What is expected >> The lines to return are those from the one containing "placed() faceted_wall(coil_start, run_start);" down to the one containing "bpy.data.objects.remove(obj)", inclusive; return them exactly and nothing else.

--------------------------------

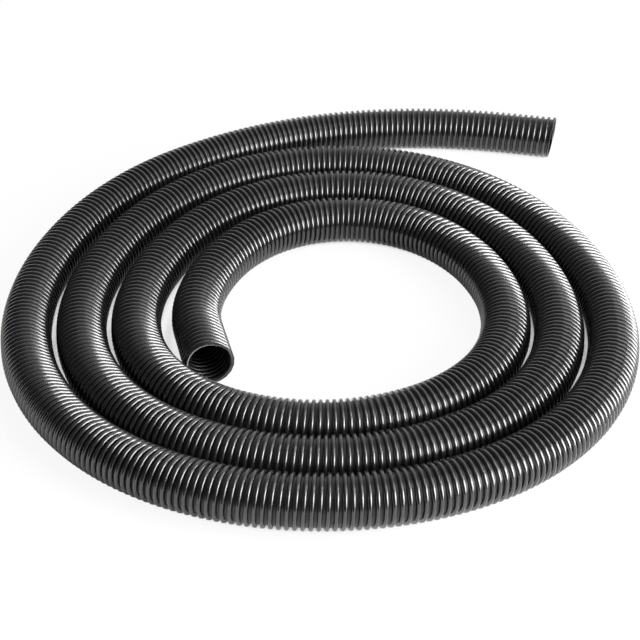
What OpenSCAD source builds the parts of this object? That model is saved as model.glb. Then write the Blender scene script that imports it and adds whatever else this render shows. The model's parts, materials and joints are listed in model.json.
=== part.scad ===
// Bare spiral-wound vacuum hose, lying flat as a one-layer coil.
// A soft web is wound and welded into a tube, and one stiff bead runs round it as a helix.
// The loops are a flat spiral from the inner end outwards, and the last stretch runs free.

/* [Hose] */
// Bore of the hose
bore_d = 38; // [32:1:50]
// Wall of the soft web between the turns of the bead
web_t = 1; // [0.8:0.1:2]
// How far the stiff bead stands out of the web
bead_h = 3; // [2:0.5:4]
// Width of the bead at its foot
bead_w = 6; // [3:0.5:8]
// Turns of the bead from one end of the hose to the other
bead_turns = 120; // [60:1:122]
// How deep the bead is flat where the hose lies
flat_depth = 0.5; // [0.3:0.1:1]
// Straight stretch at the inner end, which takes a spigot
inner_end_length = 54; // [46:1:60]
// Straight stretch at the outer end, which takes a spigot
outer_end_length = 50; // [46:1:150]

/* [Coil] */
// Direction of the first loop's start from the middle of the coil, in degrees from +X
start_angle = 196; // [0:1:359]
// Angle that the loops of the coil wind through
coil_angle = 1155; // [795:15:1155]
// Angle over which the free run leaves the coil
run_angle = 60; // [30:15:75]
// How far the free run moves out in its first quarter turn
run_out = 195; // [120:5:260]
// Angle over which the inner end curls in
curl_angle = 79; // [30:1:120]
// How far the inner end curls in over a quarter turn
curl_in = 9; // [0:0.5:12]

/* [First loop] */
// Mean radius of the first loop at its start
first_radius = 137.5; // [120:0.5:200]
// How far the first loop is wider at the front and back than at the sides
first_oval = 6.5; // [0:0.5:8]
// How far the first loop leans towards the back right
first_lean = 5; // [0:0.5:7]
// How far the first loop bulges at the front and at both back corners
first_bulge = 3.5; // [0:0.5:5]

/* [Gaps] */
// Clear gap between neighbouring loops where they lie closest
least_gap = 1.1; // [1:0.1:20]
// Widening of the gap from the front to the back
gap_back = 4.6; // [0:0.1:8]
// Widening of the gap from the right to the left
gap_left = 1.2; // [0:0.1:3]
// Widening of the gap at the front and the back together
gap_ends = 1.8; // [0:0.1:4]
// Widening of the gap along the diagonal from the back left
gap_lean = 1.7; // [0:0.1:4]
// Widening of the gap at the back and at both front corners
gap_corner = 0.9; // [0:0.1:3]

/* [Hidden] */

sides = 8;          // flats round the hose's faceted stretches, one of them underneath
ring_angle = 15;    // a ring every 15 degrees, so that all loops bend at the same directions
round_fn = 96;      // facets of the round ends in a preview
through = 1;        // how far a cutting tool stands past what it cuts

bore_r = bore_d / 2;
web_r = bore_r + web_t;
crest_r = web_r + bead_h;
hose_od = 2 * crest_r;
axis_z = crest_r - flat_depth;

// The bead's foot clears the web where the web bends at a ring
bead_clearance = 0.1;
foot_r = web_r + bead_clearance + bead_w / 2 * sin(ring_angle / 2);

// Route: a flat spiral, wound clockwise seen from above, as a function of the angle wound
function gap_change(az) = gap_back * sin(az) - gap_left * cos(az) - gap_ends * cos(2 * az)
    - gap_lean * sin(2 * az) - gap_corner * sin(3 * az);
least_change = min([for (az = [0 : ring_angle : 359]) gap_change(az)]);
function loop_step(az) = hose_od + least_gap + gap_change(az) - least_change;
function first_loop(az) = first_radius - first_oval * cos(2 * az) + first_lean * sin(2 * az)
    - first_bulge * sin(3 * az);
function quarter_turns(angle) = max(0, angle) / 90;
function radius(a) = let (az = start_angle - a) first_loop(az) + a / 360 * loop_step(az)
    + run_out * pow(quarter_turns(a - coil_angle), 2)
    - curl_in * pow(quarter_turns(curl_angle - a), 2);
function on_route(a) = radius(a) * [cos(start_angle - a), sin(start_angle - a), 0];
function heading(a) = let (d = on_route(a + 0.5) - on_route(a - 0.5)) d / norm(d);

// Rings: the inner mouth, one every ring_angle of the route, and the outer mouth
function ring(a, along) = [on_route(a) + along * heading(a), heading(a)];
route_angle = coil_angle + run_angle;
rings = [
    ring(0, -inner_end_length),
    for (a = [0 : ring_angle : route_angle]) ring(a, 0),
    ring(route_angle, outer_end_length)
];
inner_mouth = 0;
coil_start = 1;
run_start = coil_start + coil_angle / ring_angle;
run_end = len(rings) - 2;
outer_mouth = len(rings) - 1;

// Distance of each ring along the hose from the inner mouth, beside the ring's number
stations = [
    for (i = 0, s = 0; i < len(rings);
        i = i + 1, s = s + (i < len(rings) ? norm(rings[i][0] - rings[i - 1][0]) : 0)) [s, i]
];
hose_length = stations[outer_mouth][0];

// Corner k of the faceted tube of inner radius r at ring i, and at a distance s along the hose
function corner(i, k, r) = let (h = rings[i][1], angle = 360 * (k + 0.5) / sides)
    rings[i][0] + [0, 0, axis_z]
    + r / cos(180 / sides) * [cos(angle) * h.y, -cos(angle) * h.x, sin(angle)];
function corner_at(s, k, r) =
    let (u = lookup(s, stations), i = min(floor(u), len(rings) - 2), f = u - i)
    (1 - f) * corner(i, k, r) + f * corner(i + 1, k, r);

// The bead's section at each step round: a foot corner, the crest and the other foot corner.
// Underneath, the crest is cut flat on the ground and has a corner on each side.
bead_steps = bead_turns * sides;
flat_w = bead_w * flat_depth / (crest_r - foot_r);
function underneath(j) = abs(j % sides - (sides * 3 / 4 - 0.5)) < 1;
function bead_corner(j, offset, r) =
    corner_at(bead_w / 2 + (hose_length - bead_w) * j / bead_steps + offset, j, r);
bead_points = [
    for (j = [0 : bead_steps])
        let (half = underneath(j) ? flat_w / 2 : 0, r = underneath(j) ? axis_z : crest_r) each [
            bead_corner(j, -bead_w / 2, foot_r),
            bead_corner(j, -half, r),
            bead_corner(j, half, r),
            bead_corner(j, bead_w / 2, foot_r)
        ]
];
function bead_point(j, k) = 4 * j + (k == 2 && !underneath(j) ? 1 : k % 4);
bead_sides = [
    for (j = [0 : bead_steps - 1], k = [0 : 3])
        let (a = bead_point(j, k), b = bead_point(j, k + 1))
        let (c = bead_point(j + 1, k + 1), d = bead_point(j + 1, k))
        for (face = [[a, c, b], [a, d, c]]) if (face[0] != face[2] && face[1] != face[2]) face
];
function bead_end(j) = [for (k = underneath(j) ? [1, 2] : [2])
    [bead_point(j, 0), bead_point(j, k), bead_point(j, k + 1)]];

// Triangles between neighbouring rings of n points, in a list with m points a ring from point p
function side_faces(count, n, m, p) = [
    for (i = [0 : count - 2], k = [0 : n - 1])
        let (a = p + i * m + k, b = p + i * m + (k + 1) % n) each [[a, b, b + m], [a, b + m, a + m]]
];
function turned(faces) = [for (f = faces) [f[2], f[1], f[0]]];
function ring_face(n, p) = [for (k = [0 : n - 1]) let (b = (k + 1) % n)
    each [[p + k, p + n + k, p + n + b], [p + k, p + n + b, p + b]]];

// Least gap between neighbouring loops, on the lines through the crest's side corners
function off_line(p, a, b) = let (f = max(0, min(1, (p - a) * (b - a) / ((b - a) * (b - a)))))
    norm(p - a - f * (b - a));
function flank(i, away) = rings[i][0] + away * crest_r * [-rings[i][1].y, rings[i][1].x, 0];
loop_rings = 360 / ring_angle;
gap_near = [
    for (i = [inner_mouth : outer_mouth - 1], j = [i + loop_rings - 5 : i + loop_rings + 3])
        if (j > i + 5 && j < outer_mouth) min(
            off_line(flank(i, 1), flank(j, -1), flank(j + 1, -1)),
            off_line(flank(j, -1), flank(i, 1), flank(i + 1, 1)))
];
echo(least_gap_to_itself = min(gap_near));
echo(hose_length = hose_length);

// The origin is the middle of the hose's box, on the ground
low = [for (axis = [0, 1]) min([for (p = bead_points) p[axis]])];
high = [for (axis = [0, 1]) max([for (p = bead_points) p[axis]])];
middle = (low + high) / 2;
echo(middle = middle, size = high - low);
for (i = [inner_mouth, coil_start, run_end, outer_mouth])
    echo(ring = i, at = rings[i][0] + [0, 0, axis_z] - [middle.x, middle.y, 0], heading = rings[i][1]);

module placed() {
    translate([-middle.x, -middle.y, 0]) children();
}

// A stretch of the web from one ring to another, faceted, with its bore
module faceted_wall(from, to) {
    count = to - from + 1;
    points = [
        for (i = [from : to]) each concat(
            [for (k = [0 : sides - 1]) corner(i, k, web_r)],
            [for (k = [0 : sides - 1]) corner(i, k, bore_r)])
    ];
    polyhedron(points, concat(
        side_faces(count, sides, 2 * sides, 0),
        turned(side_faces(count, sides, 2 * sides, sides)),
        ring_face(sides, 0),
        turned(ring_face(sides, (count - 1) * 2 * sides))));
}

// A straight end of the web from one ring to the next, round, with a true bore
module round_wall(from) {
    length = norm(rings[from + 1][0] - rings[from][0]);
    h = rings[from][1];
    translate(rings[from][0] + [0, 0, axis_z])
        rotate([0, 90, atan2(h.y, h.x)])
            difference() {
                cylinder(h = length, r = web_r, $fn = round_fn);
                translate([0, 0, -through])
                    cylinder(h = length + 2 * through, r = bore_r, $fn = round_fn);
            }
}

module inner_end_wall() {
    color("#202022") placed() round_wall(inner_mouth);
}

module coil_wall() {
    color("#202022") placed() faceted_wall(coil_start, run_start);
}

module free_run_wall() {
    color("#202022") placed() faceted_wall(run_start, run_end);
}

module outer_end_wall() {
    color("#202022") placed() round_wall(run_end);
}

// One unbroken bead from mouth to mouth, flat where the hose lies
module stiffening_helix() {
    color("#2c2c30") placed()
        polyhedron(bead_points, concat(bead_end(0), bead_sides, turned(bead_end(bead_steps))));
}

inner_end_wall();
coil_wall();
free_run_wall();
outer_end_wall();
stiffening_helix();
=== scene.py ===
import json
import math

import bmesh
import bpy
import numpy as np
from mathutils import Matrix, Vector


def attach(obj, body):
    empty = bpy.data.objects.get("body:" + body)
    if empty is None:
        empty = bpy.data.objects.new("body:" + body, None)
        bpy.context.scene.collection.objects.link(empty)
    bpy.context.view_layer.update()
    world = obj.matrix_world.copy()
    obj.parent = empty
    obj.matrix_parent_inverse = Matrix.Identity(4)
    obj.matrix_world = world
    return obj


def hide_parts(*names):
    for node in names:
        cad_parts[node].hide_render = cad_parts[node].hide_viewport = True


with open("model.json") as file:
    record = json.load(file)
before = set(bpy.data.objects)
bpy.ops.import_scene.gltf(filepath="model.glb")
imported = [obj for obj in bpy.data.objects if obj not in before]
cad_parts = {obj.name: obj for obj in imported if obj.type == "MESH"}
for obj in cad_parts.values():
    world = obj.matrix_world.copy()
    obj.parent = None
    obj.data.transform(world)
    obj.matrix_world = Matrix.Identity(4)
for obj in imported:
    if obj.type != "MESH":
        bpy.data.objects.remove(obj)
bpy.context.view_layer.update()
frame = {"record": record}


# The camera
# A short telephoto lens on a stand, square to the coil's front and looking down on it. It sees
# the inner mouth open towards it at the left front, and the free end at the back right.
LENS_MM = 80.84
SENSOR_MM = 36
LOOKING_DOWN_DEG = 34
CAMERA_DISTANCE = 1.3682
LOOKED_AT = Vector((0.0018, -0.0381, 0))

looking_down = math.radians(LOOKING_DOWN_DEG)
towards_camera = Vector((0, -math.cos(looking_down), math.sin(looking_down)))
camera_data = bpy.data.cameras.new("camera")
camera_data.lens = LENS_MM
camera_data.sensor_width = SENSOR_MM
camera = bpy.data.objects.new("camera", camera_data)
camera.location = LOOKED_AT + CAMERA_DISTANCE * towards_camera
camera.rotation_euler = (math.pi / 2 - looking_down, 0, 0)
bpy.context.collection.objects.link(camera)
bpy.context.scene.camera = camera


# The web
# A strip of soft black polyethylene, extruded hot and wound round a mandrel edge over edge, so
# that it welds into one airtight tube. It lies as a one-layer coil that winds outwards
# clockwise, and both ends are cut square with a knife.
BORE_RADIUS = 0.019
WEB_THICKNESS = 0.001
BEAD_HEIGHT = 0.003
BEAD_TURNS = 804.3
# How deep the ribs are flat where the hose lies
FLAT_DEPTH = 0.0005
# The straight ends. Between them the hose winds from its start through the coil's angle and
# then runs out, and its inner end curls in. How far it runs out and curls in is for a quarter
# turn.
INNER_END_LENGTH = 0.054
OUTER_END_LENGTH = 0.050
START_DEG = 196
COIL_DEG = 1155
RUN_DEG = 60
RUN_OUT = 0.195
CURL_DEG = 79
CURL_IN = 0.009
# The first loop is longer from front to back, leans to the back right, and bulges at the back
# and at both front corners
FIRST_RADIUS = 0.1375
FIRST_OVAL = 0.0065
FIRST_LEAN = 0.005
FIRST_BULGE = 0.0035
# The least gap between neighbouring loops, and how it widens round the coil
LEAST_GAP = 0.0011
GAP_BACK = 0.0046
GAP_LEFT = 0.0012
GAP_ENDS = 0.0018
GAP_LEAN = 0.0017
GAP_CORNER = 0.0009
GAP_STEP_DEG = 15
# Shares by which the soft hose is pulled out at the back and pushed together at the front, and
# by which it is pulled out at the front and both back corners and pushed together between them
PULLED_BACK = 0.067
PULLED_CORNERS = 0.048

web_radius = BORE_RADIUS + WEB_THICKNESS
crest_radius = web_radius + BEAD_HEIGHT
axis_height = crest_radius - FLAT_DEPTH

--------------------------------

Output >>
    color("#202022") placed() faceted_wall(coil_start, run_start);
}

module free_run_wall() {
    color("#202022") placed() faceted_wall(run_start, run_end);
}

module outer_end_wall() {
    color("#202022") placed() round_wall(run_end);
}

// One unbroken bead from mouth to mouth, flat where the hose lies
module stiffening_helix() {
    color("#2c2c30") placed()
        polyhedron(bead_points, concat(bead_end(0), bead_sides, turned(bead_end(bead_steps))));
}

inner_end_wall();
coil_wall();
free_run_wall();
outer_end_wall();
stiffening_helix();
=== scene.py ===
import json
import math

import bmesh
import bpy
import numpy as np
from mathutils import Matrix, Vector


def attach(obj, body):
    empty = bpy.data.objects.get("body:" + body)
    if empty is None:
        empty = bpy.data.objects.new("body:" + body, None)
        bpy.context.scene.collection.objects.link(empty)
    bpy.context.view_layer.update()
    world = obj.matrix_world.copy()
    obj.parent = empty
    obj.matrix_parent_inverse = Matrix.Identity(4)
    obj.matrix_world = world
    return obj


def hide_parts(*names):
    for node in names:
        cad_parts[node].hide_render = cad_parts[node].hide_viewport = True


with open("model.json") as file:
    record = json.load(file)
before = set(bpy.data.objects)
bpy.ops.import_scene.gltf(filepath="model.glb")
imported = [obj for obj in bpy.data.objects if obj not in before]
cad_parts = {obj.name: obj for obj in imported if obj.type == "MESH"}
for obj in cad_parts.values():
    world = obj.matrix_world.copy()
    obj.parent = None
    obj.data.transform(world)
    obj.matrix_world = Matrix.Identity(4)
for obj in imported:
    if obj.type != "MESH":
        bpy.data.objects.remove(obj)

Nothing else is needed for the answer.